Happy to see that Seth Godin addressed the most recent article in Fast Company where Clive Thompson reviews and discusses the holy grail of marketing – how trends get rolling and how people are influenced to buy en masse.
In a nutshell, you have Tipping Point by Malcolm Galdwell that espouses the importance of Influencers – who through their market reach, credibility and existing relationships with their marketplace are necessary and account for a large part of how trends emerge for any given product or service.
On the other side of the ring…you have Duncan Watts who trashes this theory of influencers arguing that "It just doesn’t work, a rare group of people just don’t have that power"
What DOES matter according to Duncan?
A market’s readiness to accept and adopt a new idea, concept or product.
I wrote about this article first inside InfoMarketerszone because it is exactly in-line with the in-depth techniques and strategies we teach for aspiring e-book, book and information product marketers – to step inside your marketplace, participate, interact and discover (from the inside) what your market is ready for next.
My feeling is that Seth too quickly dismisses Duncan’s ideas in favor of the Influencers theory – perhaps partly because anyone as brilliant and involved in his or her marketplace as Seth is likely takes advantage of the knowledge that he accesses and turns into winning thoughts and books.
Yes, influencers are important, but using the typical Chicken and Egg analogy, what comes first – the good idea or the adoption of the idea by influencers?
In most cases, it’s the identification of a raw nerve, overt or implicit desire within a marketplace that leads to early adopter passion which can then culminate in mass market acceptance so long as the idea, concept or product is simple enough and impactful enough for the mass market.

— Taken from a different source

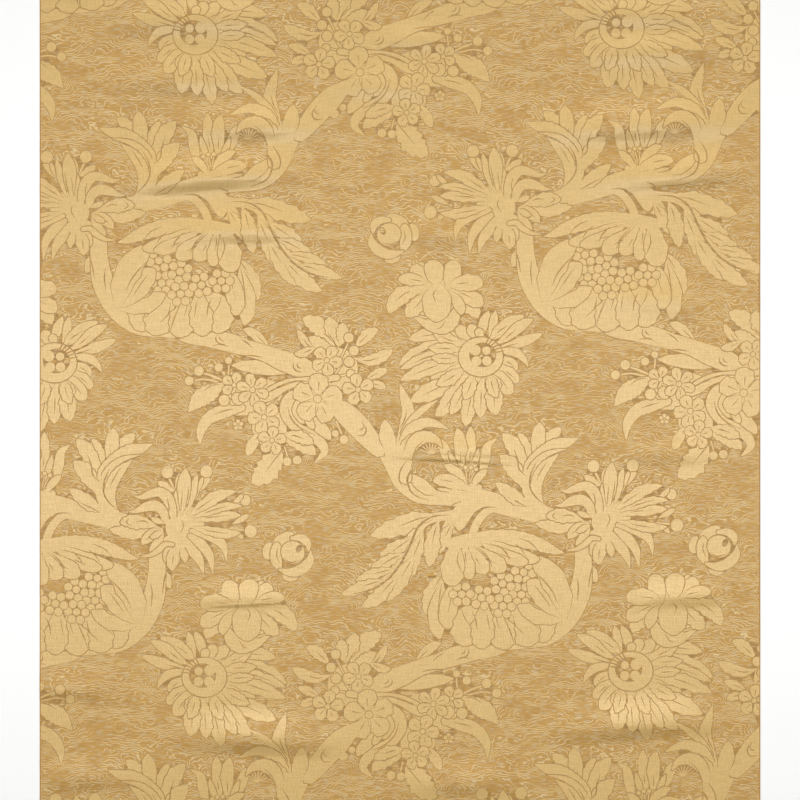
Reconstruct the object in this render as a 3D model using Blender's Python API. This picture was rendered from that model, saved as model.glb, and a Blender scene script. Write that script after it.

What do you think is more important – the desire behind a product or the fact that top influencers have adopted it?
And…here’s an even better question,
How did the influencer become an influencer if he didn’t have a deeper understanding of his marketplace than anyone else?
Doesn’t it stand that if someone has become a leading, trusted force in their marketplace that they have tapped into either an explicit or implicit desire for information that their competitors have not? If the answer to this question is yes, then it is perhaps the presence of market involvement, knowledge and empathy that are the greatest skills toward finding concepts and positioning them to become larger trends.